A couple of days later Fox News produced another pile of science: Bernie Sanders up by 9 over Trump. Biden was leading by 10.

Either your gut tells you that something is really wrong here… or it doesn’t. If it doesn’t, these results sound plausible and you are either overjoyed or terrified, depending.

I don’t think that either Fox or Quinnipiac made this stuff up. I assume people are really telling them that they are going to vote for Bernie, or Biden, or Cory Booker. My question is how many of them actually intend to vote for Bernie, Biden, or Cory Booker… and how many of them are having some fun?

We have other kinds of election-prediction science, and few of them are anywhere near as sanguine about the Democrats’ chances as these polls. There are several economic models out there that have proven to be excellent at predicting the results of presidential elections. Virtually all of them point to a Trump win. So does history: it’s always a lot tougher to knock off an incumbent President than it looked. The last guy to get tossed out after one term had 17% inflation, odd-even gas rationing with hour-long lines at the gas stations, an overseas hostage crisis… and when he tried to fix that he crashed a bunch of helicopters in the desert. The usual hotheads who hate Trump claim that Trump is worse, but no one outside their little club seriously believes that.

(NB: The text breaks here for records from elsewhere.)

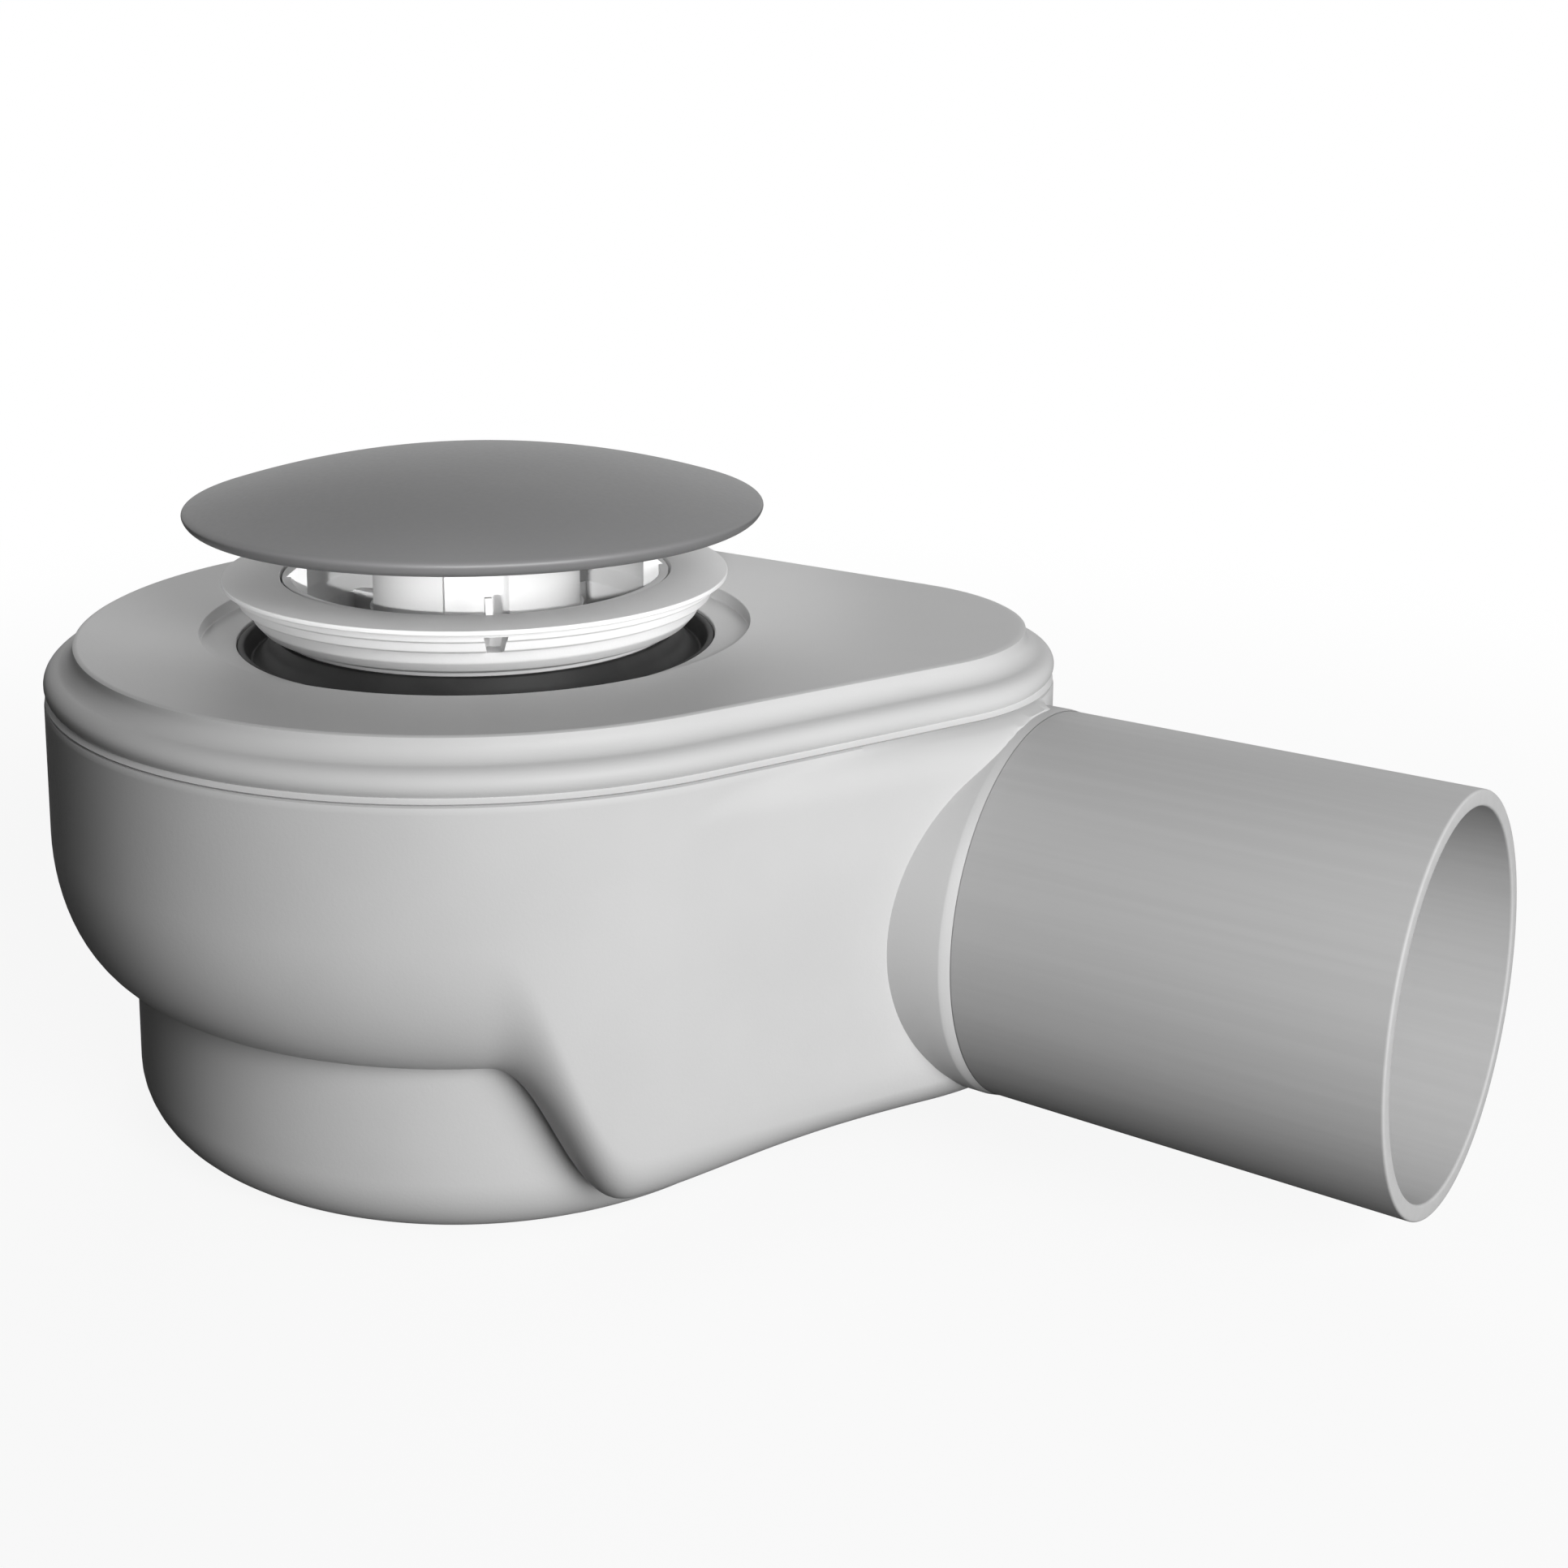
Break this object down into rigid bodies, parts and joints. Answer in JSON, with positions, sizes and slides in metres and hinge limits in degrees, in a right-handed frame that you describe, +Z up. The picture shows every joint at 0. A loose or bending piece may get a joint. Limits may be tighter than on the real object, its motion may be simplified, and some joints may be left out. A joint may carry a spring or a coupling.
{
  "type": "shower tray waste",
  "caption": "Low shower tray waste and trap with a domed cap, a clamping flange and a horizontal outlet pipe set to one side.",
  "frame": {"origin": "centre of the sump's flat underside, below the middle of the waste hole", "axes": "+Z up along the waste axis, +X along the outlet pipe towards its open end"},
  "size_m": [0.1825, 0.1144, 0.0896],
  "materials": {
    "body_plastic": "satin moulded",
    "flange_plastic": "satin moulded",
    "pipe_plastic": "extruded",
    "seal_rubber": "matte",
    "cap_metal": "satin"
  },
  "bodies": {
    "root": {"trap_bowl": "body_plastic", "housing_lid": "body_plastic", "tray_seal": "seal_rubber", "flange_ring": "flange_plastic", "dip_tube": "flange_plastic", "dip_tube_seal": "seal_rubber", "cap_carrier": "flange_plastic", "cap": "cap_metal", "outlet_pipe": "pipe_plastic"}
  },
  "joints": []
}
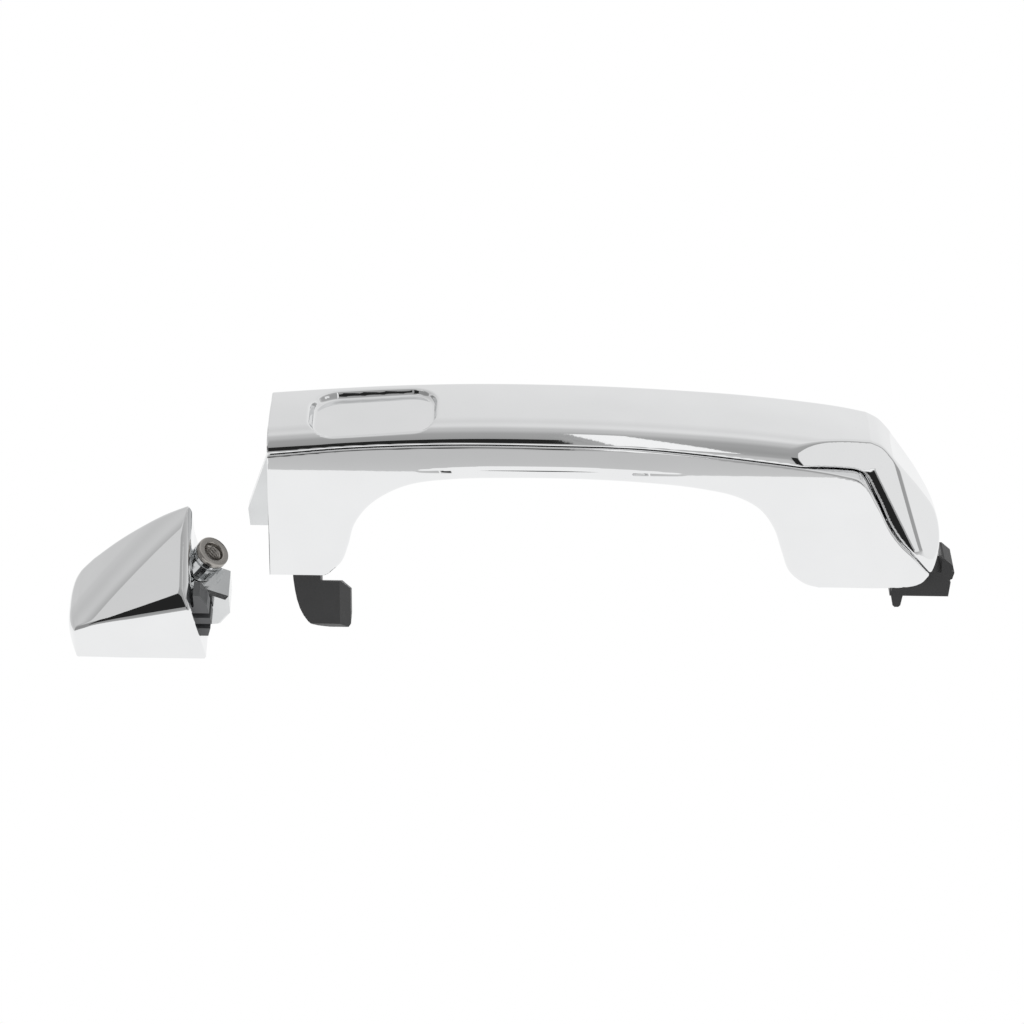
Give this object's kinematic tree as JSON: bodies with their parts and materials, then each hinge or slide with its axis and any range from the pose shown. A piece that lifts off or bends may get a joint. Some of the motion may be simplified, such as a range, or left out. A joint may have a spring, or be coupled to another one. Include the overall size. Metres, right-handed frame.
{
  "type": "car door outside handle",
  "caption": "Chrome strap-type outside door handle: hinged two-shell pull grip with a sensor recess, rear pull hook, front pivot bracket, and a separate rear end cap.",
  "frame": {"origin": "middle of the underside of the front hinge bracket's claw, the face that is fastened to the door", "axes": "+X from the rear end of the grip to its front pivot, +Z outward from the door, +Y to the far side of the grip"},
  "size_m": [0.2669, 0.044, 0.0776],
  "materials": {
    "chrome": "bright mirror chrome plating",
    "satin_plate": "semi-bright plating",
    "black_nylon": "moulded, glass-filled",
    "grey_plastic": "moulded, matt",
    "steel": "zinc plated",
    "nickel": "warm grey plated, machined",
    "acetal": "natural, smooth",
    "copper": "bare copper",
    "board_green": "solder mask",
    "ferrite": "dark, sintered",
    "lead_sleeve": "soft sleeve"
  },
  "bodies": {
    "door_side": {"front_hinge_bracket": "black_nylon", "pivot_bush_near": "acetal", "pivot_bush_far": "acetal", "cap_shell": "chrome", "cap_bracket": "satin_plate", "cap_boss": "satin_plate", "threaded_insert": "nickel", "cap_clip_block": "grey_plastic", "cap_bracket_screw": "steel"},
    "grip": {"outer_shell": "chrome", "inner_shell": "chrome", "rear_end_tongue": "satin_plate", "carrier_beam": "black_nylon", "rear_pull_hook": "black_nylon", "front_pivot_yoke": "black_nylon", "pivot_pin": "steel", "sensor_electrode": "copper", "sensor_circuit_board": "board_green", "sensor_chip": "ferrite", "antenna_core": "ferrite", "antenna_bobbin": "black_nylon", "antenna_winding": "copper", "lead": "lead_sleeve", "connector_header": "black_nylon", "hook_screw_near": "steel", "hook_screw_far": "steel", "yoke_screw_near": "steel", "yoke_screw_far": "steel"}
  },
  "joints": [
    {"name": "handle_pull", "type": "hinge", "parent": "door_side", "child": "grip", "pos_m": [-0.0174, -0.0067, 0.0226], "axis": [0, 1, 0], "range_deg": [0, 10]}
  ]
}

We also have the phenomenon that no one can find these “disaffected Trump voters” who supported him in 2016 but are unhappy now. Try as they might, journalists cannot find large numbers of such people. Trump’s support appears to be rock-solid. In addition, turnout among the Dems was not especially low in 2016; the NYT concluded that “low turnout” cannot be blamed for Clinton’s loss. It is therefore not clear where these Magic Voters are coming from who would put Pete Buttigieg in the White House. We only know they’re showing up in polls.

It’s early yet, and polls are historically goofy this far out. Still, we do have something new going on, and it might be worth watching. Trump voters are genuinely angry with the press, and not just a little bit. They are also likely to view pollsters as an arm of the press. Trump voters have it in their power to make polling worthless if they want to. This is what it would look like if they decided to do it.